Myers-Read model actually is more consistent with value-maximization than competing models. A third

conclusion is that the cost of capital allocated to a line is the «spread cost,» i.e., the cost over and above

the cost of capital if this capital were not held in an insurance company but invested directly in the

capital market.

       Fourth, capital allocation must consider both asset and liability risk and allow for covariability

between assets and liabilities. Capital allocations are increasing in the covariability between a line’s

losses and the company’s overall losses and decreasing in the covariability between a line’s losses and

the company’s asset portfolio. Fifth, the allocation of capital should consider the duration and maturity

of liabilities. Even if allocation is done in terms of the liability line lending money to the asset

department, the liability line still needs to be charged based upon its duration. It is necessary to work out

so-called transfer pricing schemes. In this regard, it may be useful to study the public utility literature

where transfer-pricing models are discussed.
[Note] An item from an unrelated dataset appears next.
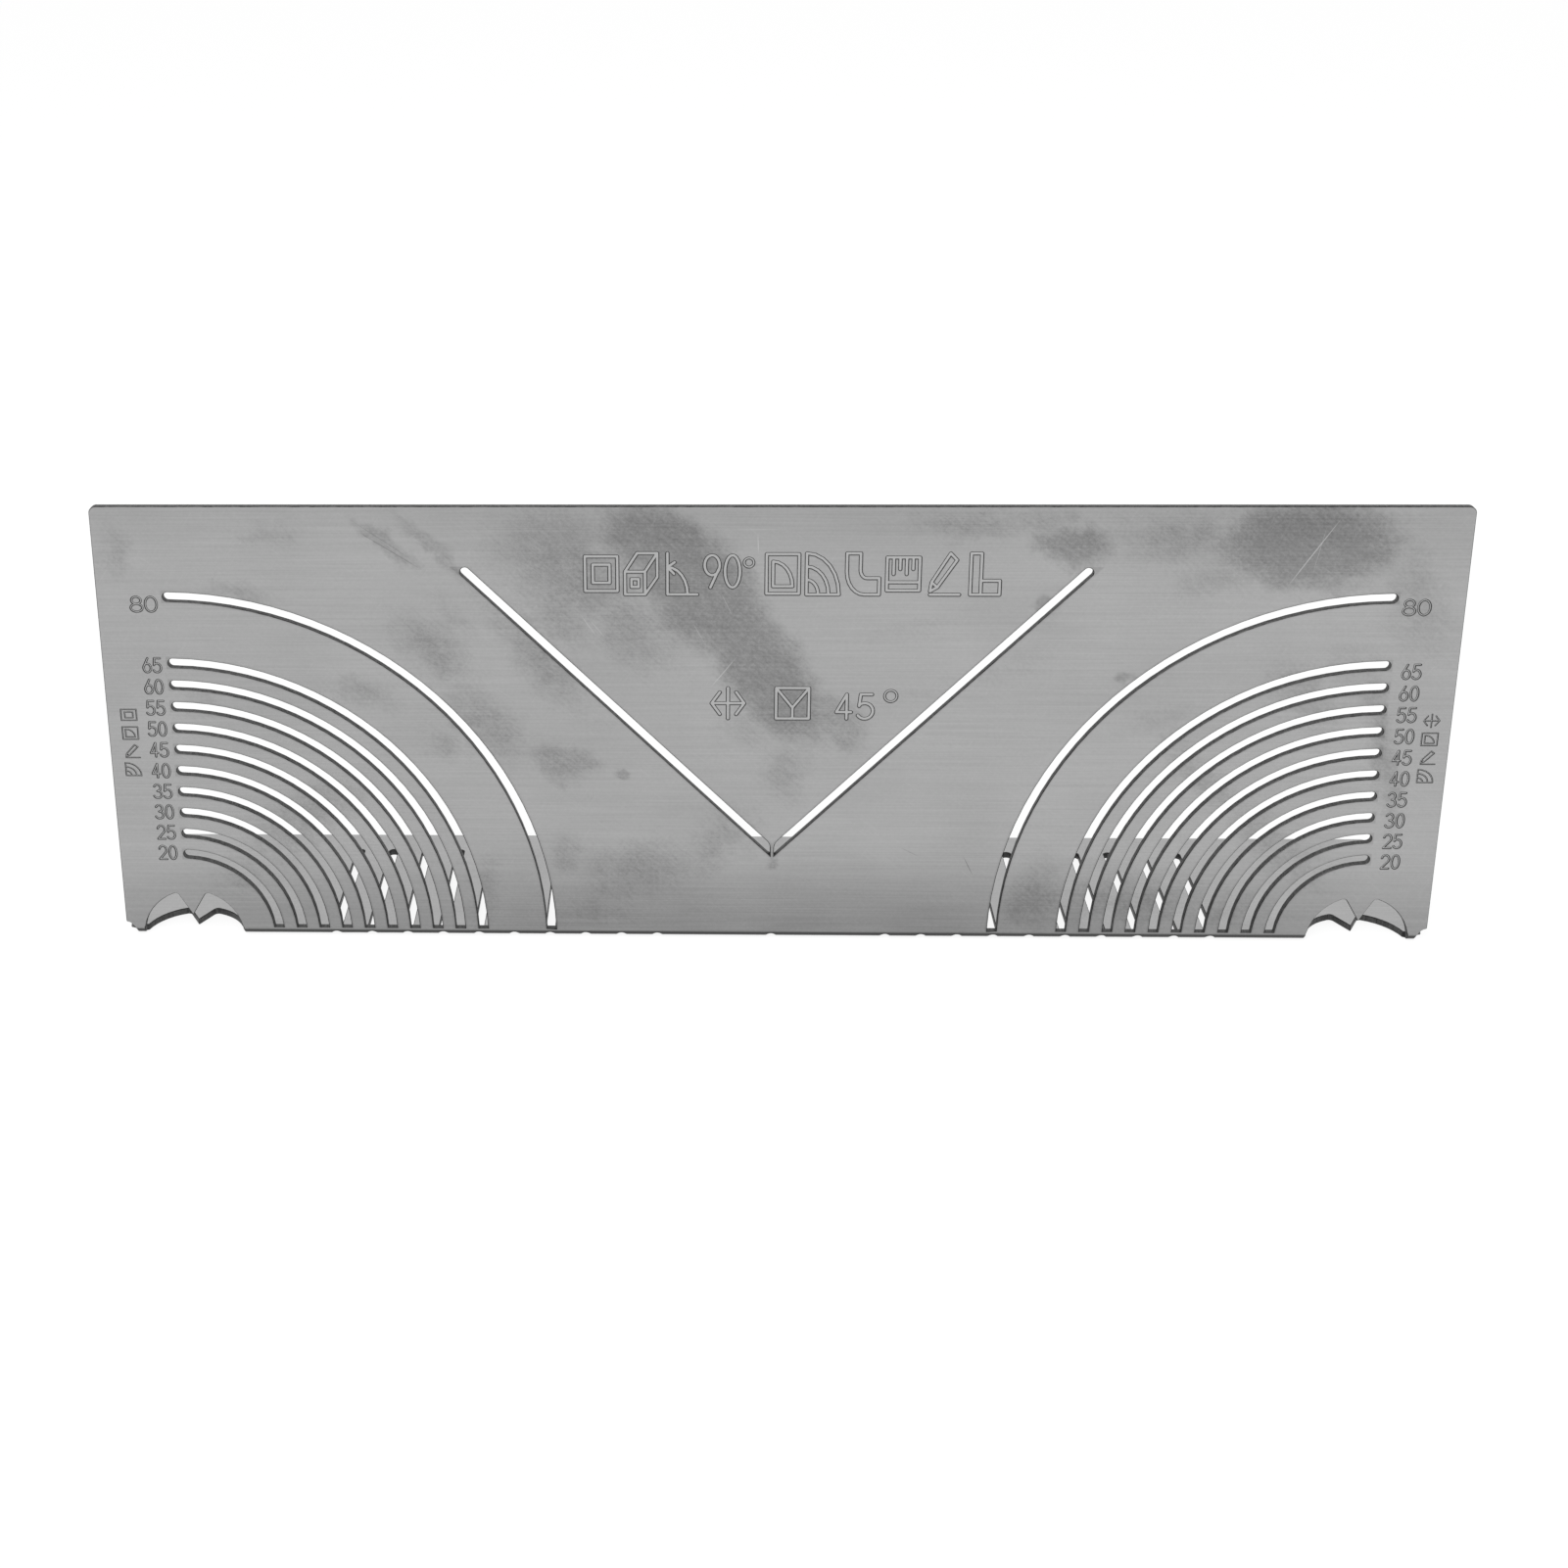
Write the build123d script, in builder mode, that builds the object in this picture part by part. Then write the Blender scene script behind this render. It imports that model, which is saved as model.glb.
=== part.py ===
"""Marking gauge for square tube: one stainless steel sheet, laser cut flat and folded once.

The tube lies in the inner angle, on the leg and against the back of the plate, and a scriber
runs in the slots. Sizes are in millimetres. X runs along the fold, with its zero in the
middle. Y runs from the front of the plate to the back, with its zero half way along the leg.
Z goes up from the underside of the leg.
"""

import os
from math import acos, degrees, pi, radians, tan

from build123d import *

# Folded sheet
sheet = 1.5
plate_width = 284.0
leg_depth = 45.0
bend_inner_radius = 0.5
corner_radius = 1.5
relief_radius = 2.2

# Scribing slots: the radii that they mark run up in steps, and one stands alone above them
slot_width = 2.0
smallest_radius = 20.0
radius_step = 5.0
stepped_count = 10
largest_radius = 80.0
plate_margin_above_arcs = 20.0

# Sight marks near both ends, and the arc centres just outside them
mark_inset = 15.0
arc_centre_offset = 1.0

# Straight slots in the leg
leg_slot_margin = 7.5
leg_slot_rise_above_leg = 0.1

# Mitre slots, which form a V with a thin web at its foot
mitre_angle = 45.0
mitre_foot_height = 21.2
mitre_top_margin = 14.4
web_width = 0.85
web_fillet = 2.6

# Sight windows, each with a pointer on the plate and one on the leg
window_radius = 11.0
window_leg_setback = 1.2
pointer_angle = 60.0
plate_pointer_height = 5.0
leg_pointer_height = 4.3
pointer_root_fillet = 0.9

# How far the cutters reach past the faces of the sheet
overshoot = 3.0

# Worked out from the sizes above
bend_outer_radius = bend_inner_radius + sheet
plate_height = largest_radius + plate_margin_above_arcs
stepped_radii = [smallest_radius + step * radius_step for step in range(stepped_count)]
arc_radii = stepped_radii + [largest_radius]
mark_x = plate_width / 2 - mark_inset
arc_centre_x = mark_x + arc_centre_offset
mitre_top_height = plate_height - mitre_top_margin
bend_cut_depth = overshoot + bend_outer_radius


def arc_slot_line(radius):
    """Return the middle line of a right-hand arc slot, from above the mark to below the fold."""
    start_angle = degrees(acos(-arc_centre_offset / radius))
    return CenterArc((arc_centre_x, 0), radius, start_angle, 180 - start_angle)


def mitre_point(height):
    """Return the point of the right-hand mitre slot's middle line at the given height."""
    return ((height - mitre_foot_height) / tan(radians(mitre_angle)), height)


def leg_slot_line(place):
    """Return the middle line of a straight slot, from outside the fold to near the far edge."""
    return Line((place, -slot_width), (place, leg_depth - leg_slot_margin - slot_width / 2))


# Where each arc ends when it is unrolled from the mark, its straight slot crosses the leg. The
# longest arc unrolls to the middle from either mark, so one slot there serves both sides.
leg_slot_places = [mark_x - radius * pi / 2 for radius in stepped_radii] + [0]

leg_slot_lines = [leg_slot_line(place) for place in leg_slot_places]
arc_slot_lines = [arc_slot_line(radius) for radius in arc_radii]
mitre_slot_line = Line(mitre_point(0), mitre_point(mitre_top_height))

# The outer faces of the plate and of the leg would meet at this point, were the fold sharp
fold_corner = (0, -leg_depth / 2, 0)
section_face = Plane(origin=fold_corner, x_dir=(0, 1, 0), z_dir=(1, 0, 0))
plate_face = Plane(origin=fold_corner, x_dir=(1, 0, 0), z_dir=(0, -1, 0)).offset(overshoot)
leg_face = Plane(origin=fold_corner, x_dir=(1, 0, 0), z_dir=(0, 0, 1)).offset(-overshoot)
fold_bisector = Plane(origin=fold_corner, x_dir=(1, 0, 0), z_dir=(0, 1, 1))

# Each window is cut through the plate and through the leg
window_cuts = (
    (plate_face, -bend_cut_depth, 0, plate_pointer_height),
    (leg_face, bend_cut_depth, window_leg_setback, leg_pointer_height),
)

with BuildPart() as gauge_plate:
    # Folded section, run along the fold
    with BuildSketch(section_face) as section:
        with BuildLine():
            Polyline(
                (0, 0),
                (leg_depth, 0),
                (leg_depth, sheet),
                (sheet, sheet),
                (sheet, plate_height),
                (0, plate_height),
                close=True,
            )
        make_face()
        fillet(section.vertices().sort_by_distance((0, 0))[0], bend_outer_radius)
        fillet(section.vertices().sort_by_distance((sheet, sheet))[0], bend_inner_radius)
    extrude(amount=plate_width / 2, both=True)

    # Free corners of the plate and of the leg
    plate_corners = edges().filter_by(Axis.Y).group_by(Axis.Z)[-1]
    leg_corners = edges().filter_by(Axis.Z).group_by(Axis.Y)[-1]
    fillet(plate_corners + leg_corners, corner_radius)

    # Round relief at both ends of the fold
    with BuildSketch(fold_bisector):
        with GridLocations(plate_width, 0, 2, 1):
            Circle(relief_radius)
    extrude(amount=bend_cut_depth, both=True, mode=Mode.SUBTRACT)

    # Arc slots, cut off square where the bend begins
    with BuildSketch(plate_face):
        for line in arc_slot_lines:
            SlotArc(line, slot_width)
        with Locations((0, bend_outer_radius)):
            Rectangle(
                plate_width,
                arc_radii[-1],
                align=(Align.CENTER, Align.MAX),
                mode=Mode.SUBTRACT,
            )
        mirror(about=Plane.YZ)
    extrude(amount=-bend_cut_depth, mode=Mode.SUBTRACT)

    # Mitre slots, held apart by the web
    with BuildSketch(plate_face) as mitre_slots:
        SlotArc(mitre_slot_line, slot_width)
        with Locations((web_width / 2, 0)):
            Rectangle(
                plate_width,
                2 * plate_height,
                align=(Align.MAX, Align.CENTER),
                mode=Mode.SUBTRACT,
            )
        web_corners = mitre_slots.vertices().group_by(Axis.X)[0]
        fillet(web_corners.sort_by(Axis.Y)[-1], web_fillet)
        mirror(about=Plane.YZ)
    extrude(amount=-bend_cut_depth, mode=Mode.SUBTRACT)

    # Straight slots of the leg, which start in the bend
    with BuildSketch(leg_face):
        for line in leg_slot_lines:
            SlotArc(line, slot_width)
        mirror(about=Plane.YZ)
    extrude(
        amount=overshoot + sheet + leg_slot_rise_above_leg,
        mode=Mode.SUBTRACT,
    )

    # Sight windows, which cross the fold
    for face, depth, setback, pointer_height in window_cuts:
        with BuildSketch(face) as window:
            with Locations((mark_x, -setback)):
                Circle(window_radius)
            pointer_half_width = window_radius * tan(radians(pointer_angle / 2))
            Polygon(
                (mark_x, pointer_height),
                (mark_x + pointer_half_width, pointer_height + window_radius),
                (mark_x - pointer_half_width, pointer_height + window_radius),
                align=None,
                mode=Mode.SUBTRACT,
            )
            fillet(window.vertices().group_by(Axis.Y)[-1], pointer_root_fillet)
            mirror(about=Plane.YZ)
        extrude(amount=depth, mode=Mode.SUBTRACT)

gauge_plate.part.label = "gauge_plate"

os.makedirs("parts", exist_ok=True)
export_step(gauge_plate.part, "parts/gauge_plate.step")
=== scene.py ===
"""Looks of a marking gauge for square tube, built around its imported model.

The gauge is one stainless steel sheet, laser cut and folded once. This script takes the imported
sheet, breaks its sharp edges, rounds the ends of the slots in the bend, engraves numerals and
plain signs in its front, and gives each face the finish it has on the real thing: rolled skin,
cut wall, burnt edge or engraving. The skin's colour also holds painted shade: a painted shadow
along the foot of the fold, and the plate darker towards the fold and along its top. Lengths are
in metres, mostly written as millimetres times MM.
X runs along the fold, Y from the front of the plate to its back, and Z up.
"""

import logging
import math
from collections.abc import Iterable, Iterator
from contextlib import contextmanager
from dataclasses import dataclass
from enum import Enum
from functools import reduce
from itertools import zip_longest

import bpy
from mathutils import Matrix, Vector

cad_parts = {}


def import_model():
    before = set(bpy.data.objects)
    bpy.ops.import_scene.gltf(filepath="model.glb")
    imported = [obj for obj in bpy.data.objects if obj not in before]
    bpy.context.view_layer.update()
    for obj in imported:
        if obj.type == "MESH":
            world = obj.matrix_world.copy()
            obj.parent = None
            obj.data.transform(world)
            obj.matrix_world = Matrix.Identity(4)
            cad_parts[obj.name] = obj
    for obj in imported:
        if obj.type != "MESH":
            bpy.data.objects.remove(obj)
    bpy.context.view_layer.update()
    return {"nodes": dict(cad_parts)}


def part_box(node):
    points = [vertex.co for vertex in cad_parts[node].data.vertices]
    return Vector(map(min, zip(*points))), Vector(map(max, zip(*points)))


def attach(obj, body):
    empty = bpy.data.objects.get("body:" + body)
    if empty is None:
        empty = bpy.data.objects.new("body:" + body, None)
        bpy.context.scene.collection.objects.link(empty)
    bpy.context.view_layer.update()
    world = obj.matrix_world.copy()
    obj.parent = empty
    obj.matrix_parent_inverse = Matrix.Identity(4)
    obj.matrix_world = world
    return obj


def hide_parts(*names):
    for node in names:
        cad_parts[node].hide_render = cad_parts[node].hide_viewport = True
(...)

       Sixth, the decision-making system should drive the design of the data system, and not the other

way around. Inevitably, when one starts out, the data will drive the system, but when data systems are re-

designed one needs to think about what kind of information is needed to use capital allocation models.

Annual data are insufficient to obtain accurate capital allocations. Therefore, it is critical to obtain data

as frequently a possible. Finally, the winning firms in the Twenty-First Century will be the ones that

successfully implement capital allocation and other financial decision-making techniques. Such firms

will make better pricing, underwriting, and entry/exit decisions and create value for shareholders.